The truth about foundation grant writing without a personal connection

Recently we received an interesting question via Twitter:

It seems impossible to have a grant accepted w/o having an existing relationship with a foundation. How can we tackle this?

Indeed, writing a grant and submitting it without ever contacting a foundation, and without an existing personal relationship or connection to the people who will be reading the application and making the decisions, can put you at a disadvantage.

That is largely the truth across the board, though some foundations are clear with how they award grants. They’ll publicize a point system, for example, and that lets you know they’re not just giving money away to the people you know. The playing field is a level one.

In other cases, small family foundations may make grant awards to only one or two organizations a year (which you’ll see listed on their 990s). That’s really not a good place to be focusing your time and efforts.

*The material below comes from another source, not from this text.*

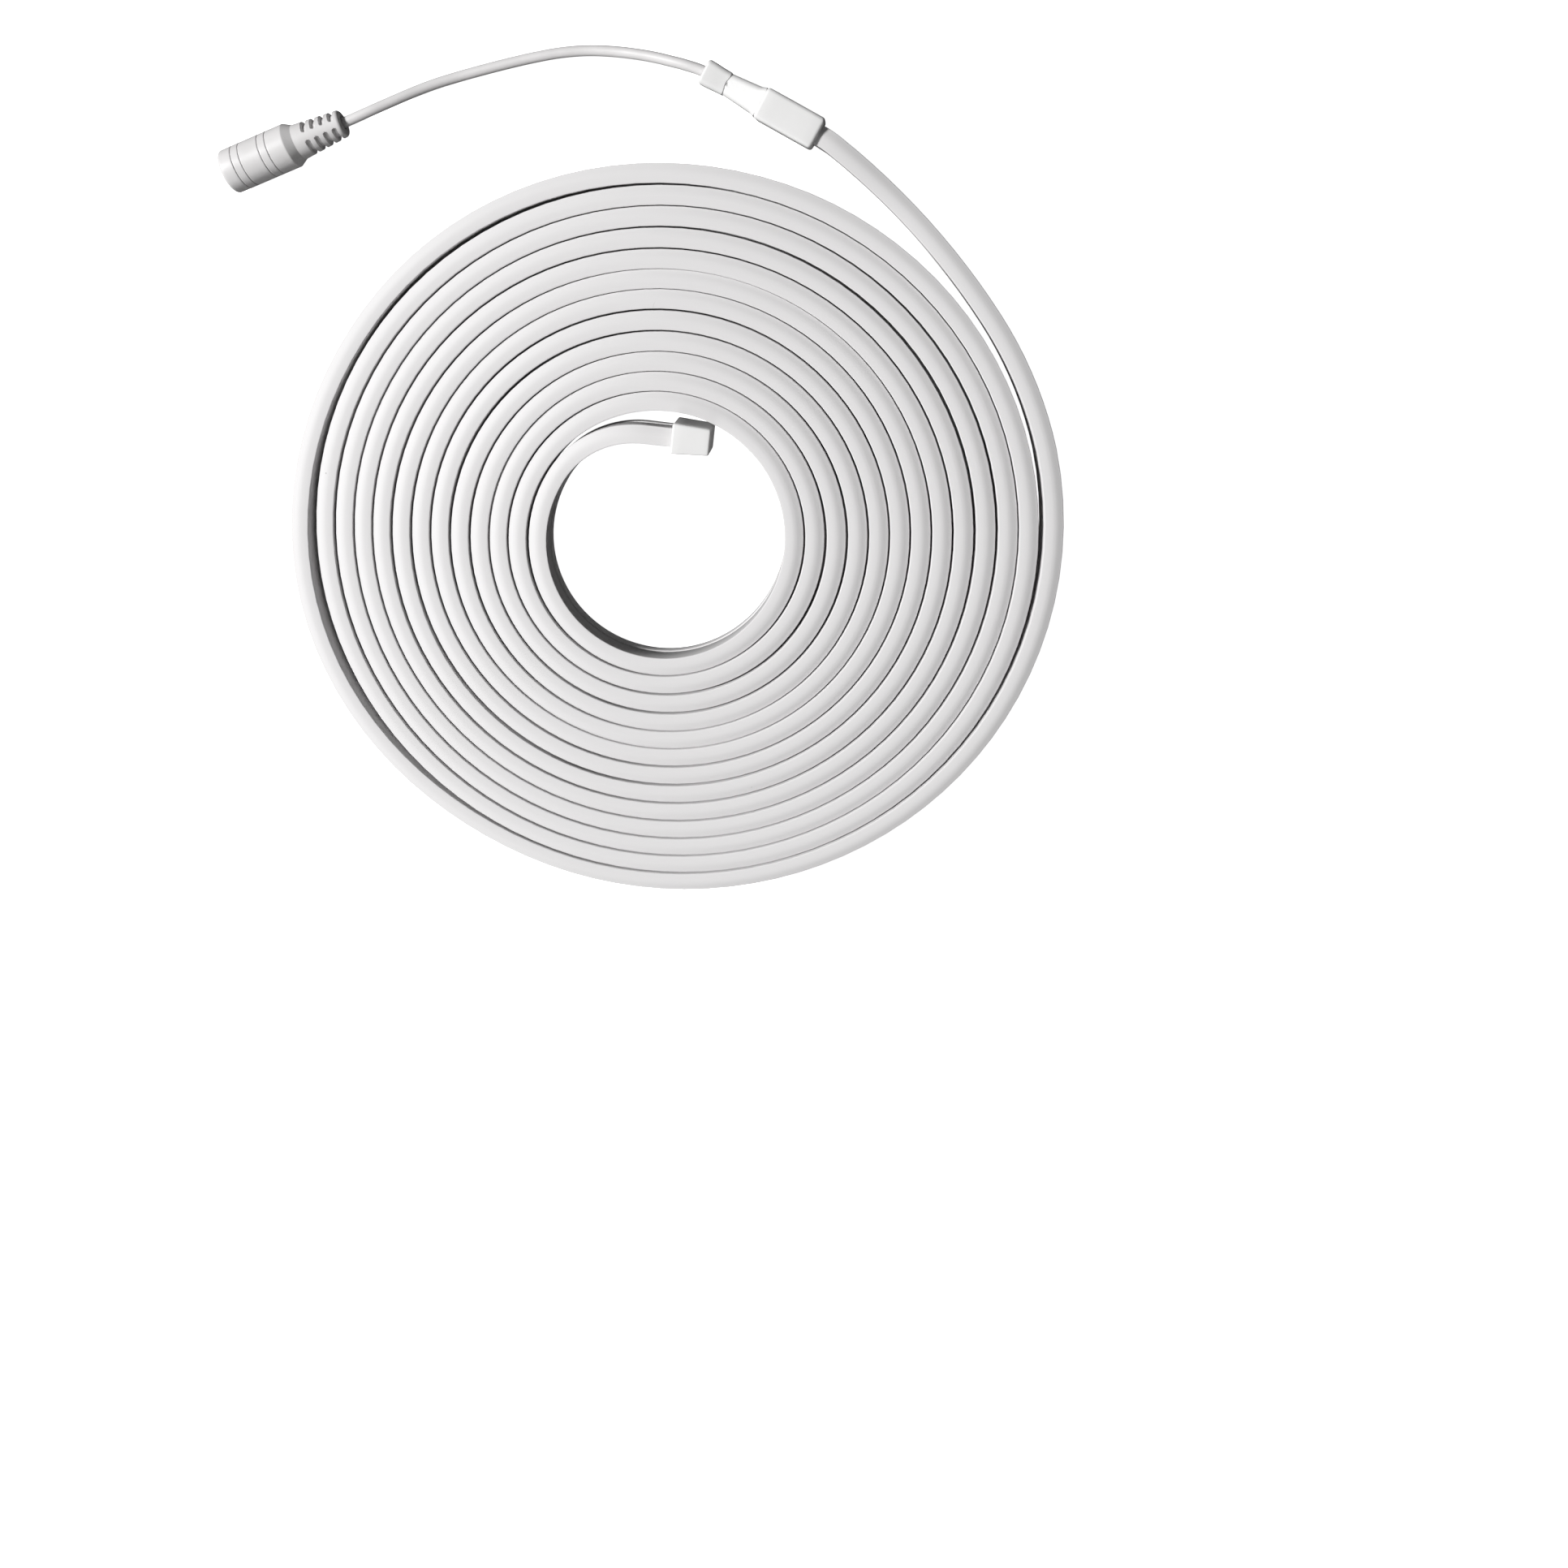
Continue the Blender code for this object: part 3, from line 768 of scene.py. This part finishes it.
    def build(self, material: Material) -> Object:
        """Sweep and dress the flex.

        Args:
            material: The milky silicone.

        Returns:
            The piece.
        """
        stations = self.stations()
        outline = self.outline()
        sweep: Sweep | None = None
        for index, station in enumerate(stations):
            before = stations[max(index - 1, 0)].place
            after = stations[min(index + 1, len(stations) - 1)].place
            along = (after - before).normalized()
            side = Vector((along.y, -along.x, 0.0))
            ring = [station.place + side * across + Vector((0.0, 0.0, station.lift + up))
                    for across, up in outline]
            if sweep is None:
                sweep = Sweep(ring, station.run)
            else:
                sweep.grow(ring, station.run)
        return add_piece("flex_coil", sweep.close(), Matrix.Translation(COIL_AXIS), material,
                         Slot.SILICONE, "neon_flex", 50.0)


@dataclass
class CapSection:
    """The rounded section of a cap at one place along it."""

    x: float
    half_width: float
    low: float
    high: float
    low_round: float
    high_round: tuple[float, float]
    pillow: float = 0.0

    def ring(self, along: int, steps: int = 6) -> Ring:
        """Return the points of the section.

        Args:
            along: The steps along each flat side.
            steps: The steps round each corner.

        Returns:
            The points, from the foot up the right side and round.
        """
        across, up = self.high_round
        low = self.low_round
        corners = [
            (self.half_width - low, self.low + low, low, low, -90.0),
            (self.half_width - across, self.high - up, across, up, 0.0),
            (-self.half_width + across, self.high - up, across, up, 90.0),
            (-self.half_width + low, self.low + low, low, low, 180.0),
        ]
        arcs = []
        for y, z, wide, tall, start in corners:
            angles = [math.radians(start + 90 * step / steps) for step in range(steps + 1)]
            arcs.append([Vector((self.x, y + wide * math.cos(a), z + tall * math.sin(a)))
                         for a in angles])
        points = []
        for arc, after in zip(arcs, arcs[1:] + arcs[:1]):
            points += arc
            gap = after[0] - arc[-1]
            outward = Vector((0.0, gap.z, -gap.y)).normalized() if gap.length > 0 else Vector()
            for step in range(1, along):
                share = step / along
                swell = self.pillow * math.sin(math.pi * share)
                points.append(arc[-1] + gap * share + outward * swell)
        return points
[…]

And the vast majority fall into the gray area in between these two polarities. If you can, make contact with a foundation and ask questions, set a meeting, or simply verify that your nonprofit is a good fit for their funding goals. Write a great application, and then follow up, even if you’re rejected, to learn more and gain a better understanding for next time.

We advocate as much open communication with a foundation as they’ll welcome, as well as resubmitting in the hopes of having your grant application accepted the next time around.

Careful and thorough prospect research, too, will help you make determinations on where to apply.